The view that excessive risk-taking in the run-up to the crisis had its roots in flawed incentives at all levels of financial institutions — not just at the top — has made inroads in policy circles, and has been reflected in efforts to regulate how banks can pay their loan officers. Well-intentioned as these efforts may be, they mask the fact that providing performance incentives in lending is, in fact, a very difficult problem. Assessing a borrower’s creditworthiness requires a complex tradeoff between risk and return; it contains an inherent element of deferred compensation and requires the interpretation of a noisy signal about an applicant’s actual creditworthiness. Whether and how performance incentives work in this setting is unclear: the limited evidence that exists about the impact of performance pay on employee behavior comes from the labor economics literature and suggests that — even in simple production tasks — the behavioral response to incentives tends to be much more complex than a simple mapping from stronger incentives to greater effort and performance.
So how does “pay-for-performance” affect the risk-appetite and lending decisions of loan officers? In a recent paper , coauthored with Shawn Cole of Harvard Business School we designed a field experiment with real-life loan officers to examine the impact of performance incentives on loan officer behavior.
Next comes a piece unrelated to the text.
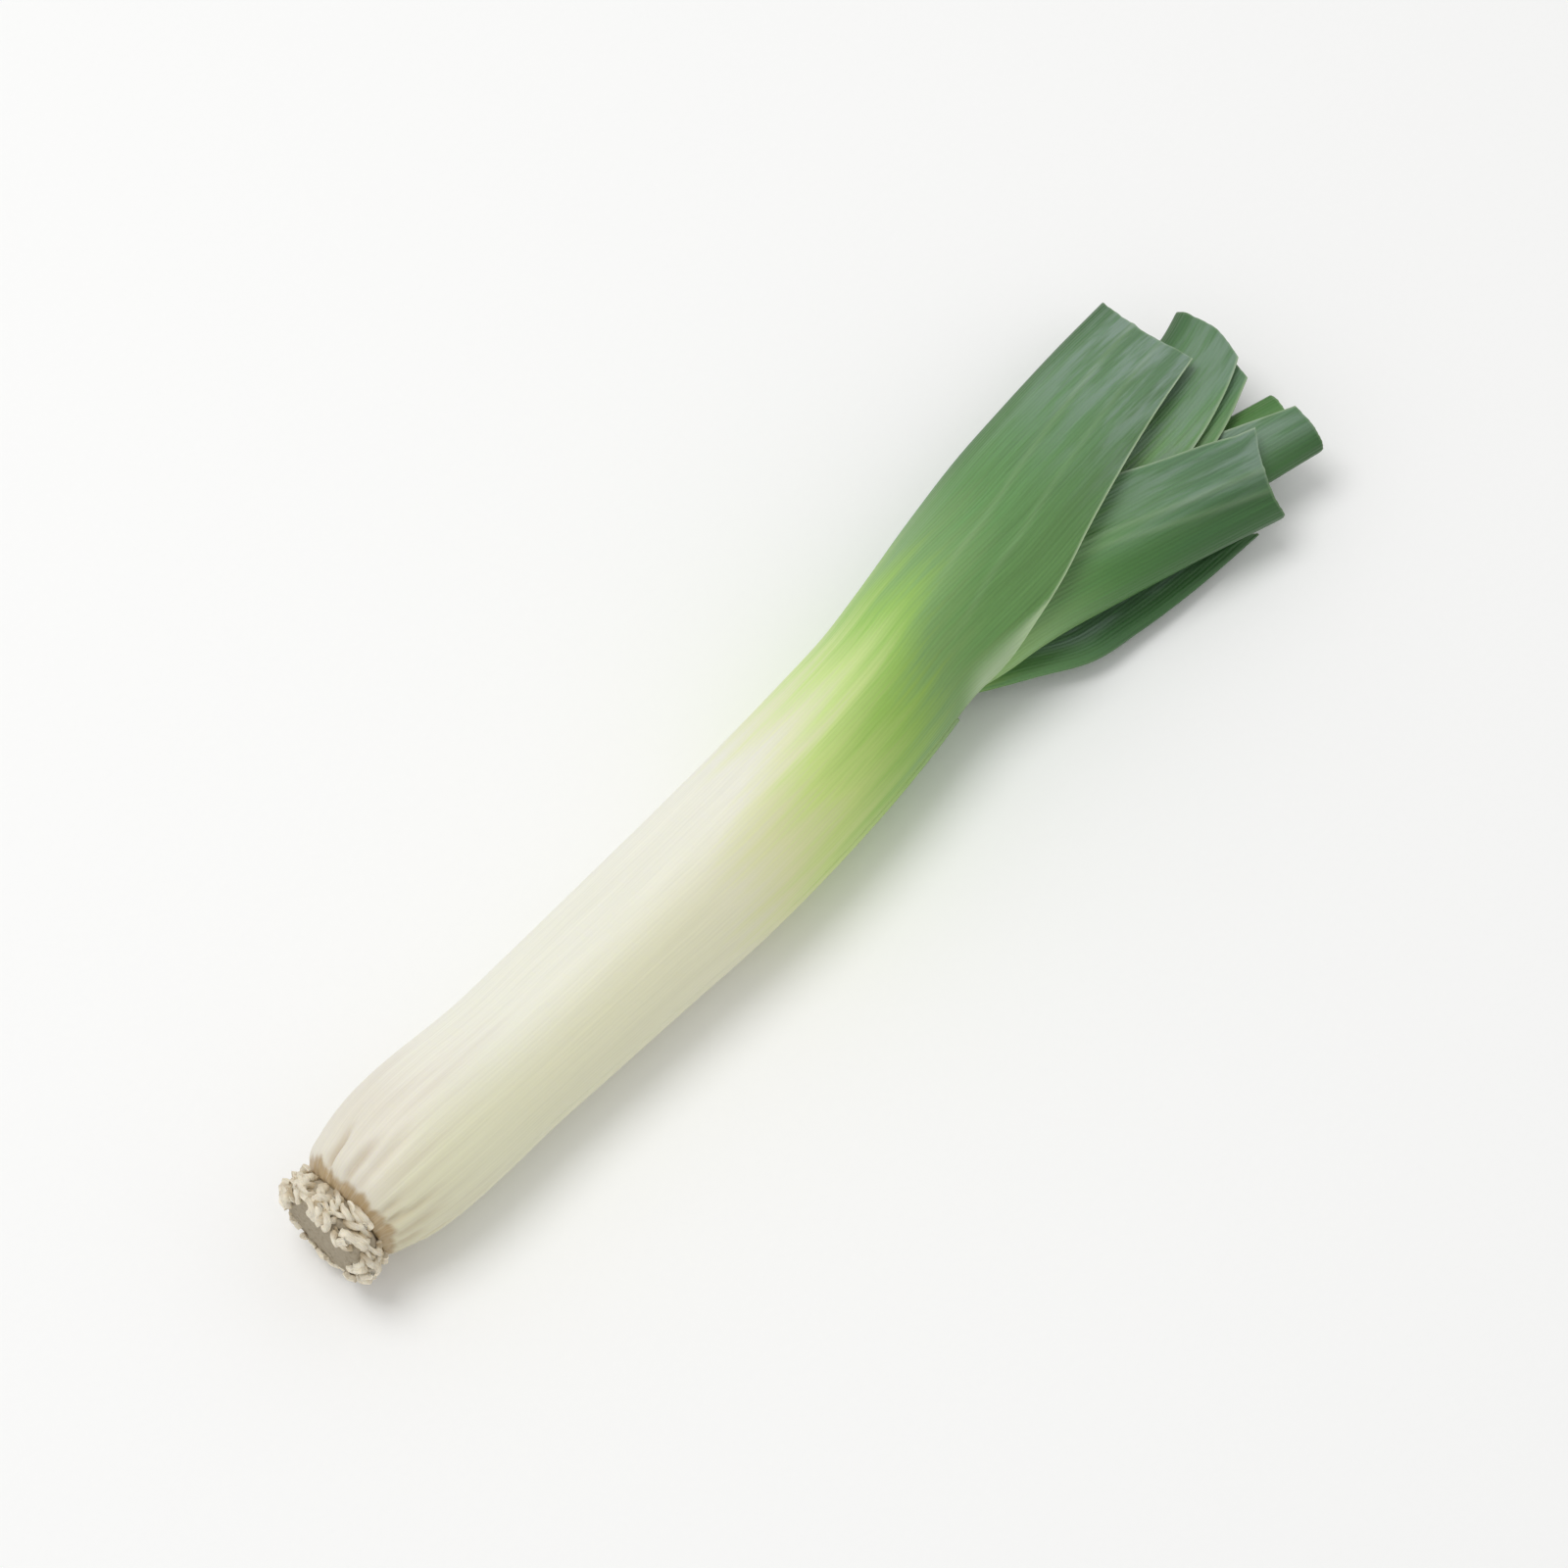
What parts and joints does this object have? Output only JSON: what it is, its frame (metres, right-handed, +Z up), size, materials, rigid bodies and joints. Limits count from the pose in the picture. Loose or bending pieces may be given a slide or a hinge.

Working with a number of leading commercial banks in India, we recruited more than 200 loan officers with an average of more than ten years of experience in banking and brought them to a behavioral economics lab. In the lab, participants were asked to evaluate a set of loan applications under different, exogenously assigned incentives. This cross-over between an actual field experiment and a controlled lab setting allowed us to study risk-taking behavior using a real life population of highly experienced loan officers, while being able to get detailed measurements of risk-assessment and risk-taking behavior — the kind of data that would usually only be available from a lab experiment.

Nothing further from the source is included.